There may be - I was trying to use pauls terms. Its quite possible I mixed them up as I was converting from one to the other.

Originally Posted By: kallog
But still we don't get zero exit velocity. I think any ratio of those pressures <> 1 for a tube shaped nozzle.

If I ever said Ve was zero that was in error. Keep in mind we're talking about net force produced by the engine. When you have a real gas there are three forces created by the engine - the pressure force, the m(dot)Ve force and the backpressure. When a system is choked - as in the gas is flowing at the speed of sound - the force created by m(dot)Ve and backpressure is the same, but in opposite direction. Hence the force due to Ve is zero, as it is countered by backpressure.

Mathematically, there are two ways of handling that. The accurate way is to calculate m(dot)Ve as per the formula I provided. The alternative way is to calculate the effective Ve - basically the amount of velocity not countered by backpressure. With choked flow, effective Ve is zero. I'd also add that the later way of calculating Ve is also what you do for real gases in a non-choked condition.

Originally Posted By: kallog

force; I used the one that is used by engineers to actually design and build rocket engines.

Why? This is all just a thought experiment to see if a closed tube can fly isn't it? There's no need for engineering. While we're at it why don't we just use that 90K helium and forget all this non-ideal business? Remember Paul never said it's burning fuel, it's just compressed gas coming out of a tank.

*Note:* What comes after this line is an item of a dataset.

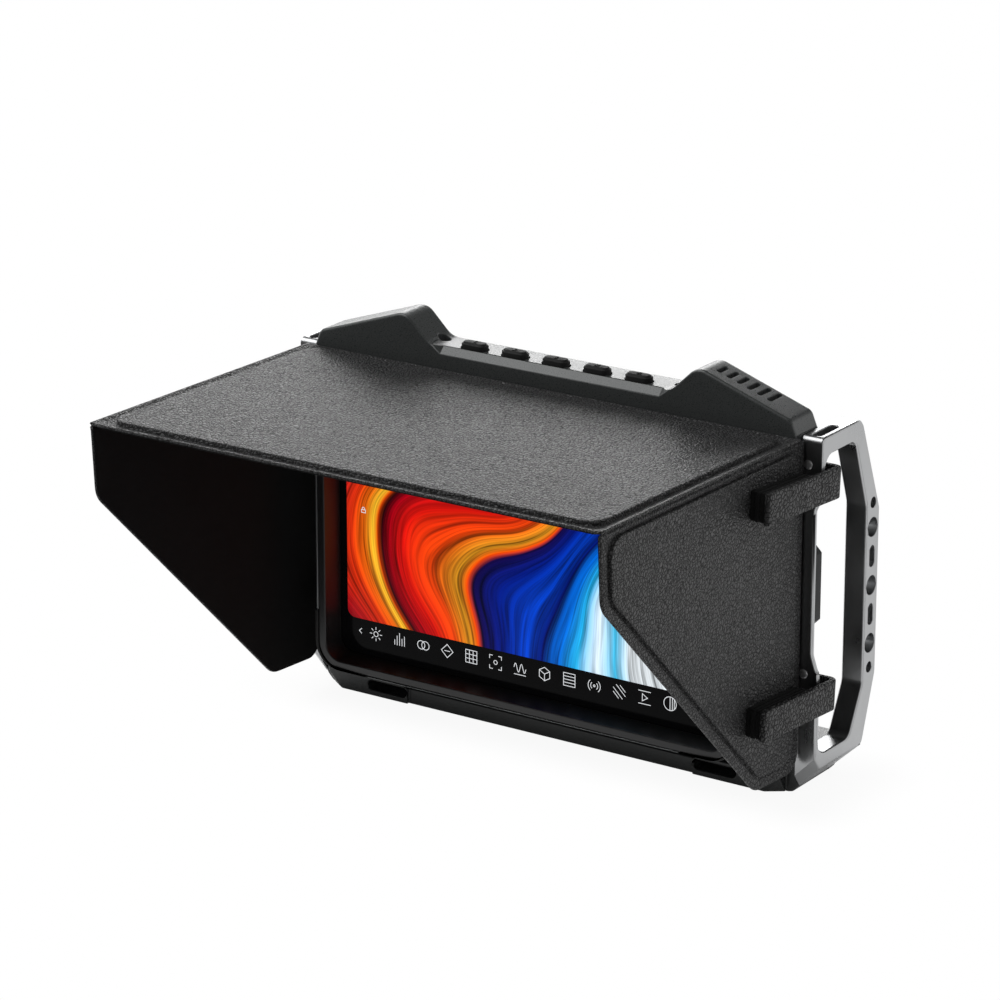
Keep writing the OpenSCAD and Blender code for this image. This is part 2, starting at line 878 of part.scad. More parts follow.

I agree - this started off as a thought experiment. Then I made the "mistake" of actully calcuating the forces involved in pauls device, as he described it. He whined that I had done it "wrong" (silly me, using the air he specified instead of an ideal gas...). And things snowballed to here.

We could do away with the whole force generated by pressurized air, and just accept there is a force. As I said (I think on page 3) - the magnitude of the force produced by the tank is irrelevant. What is relevant is the momentum produced will remain zero so long as that tank stays in a sealed pipe.

I have enjoyed "talking" with you though - so it wasn't entirely wasted.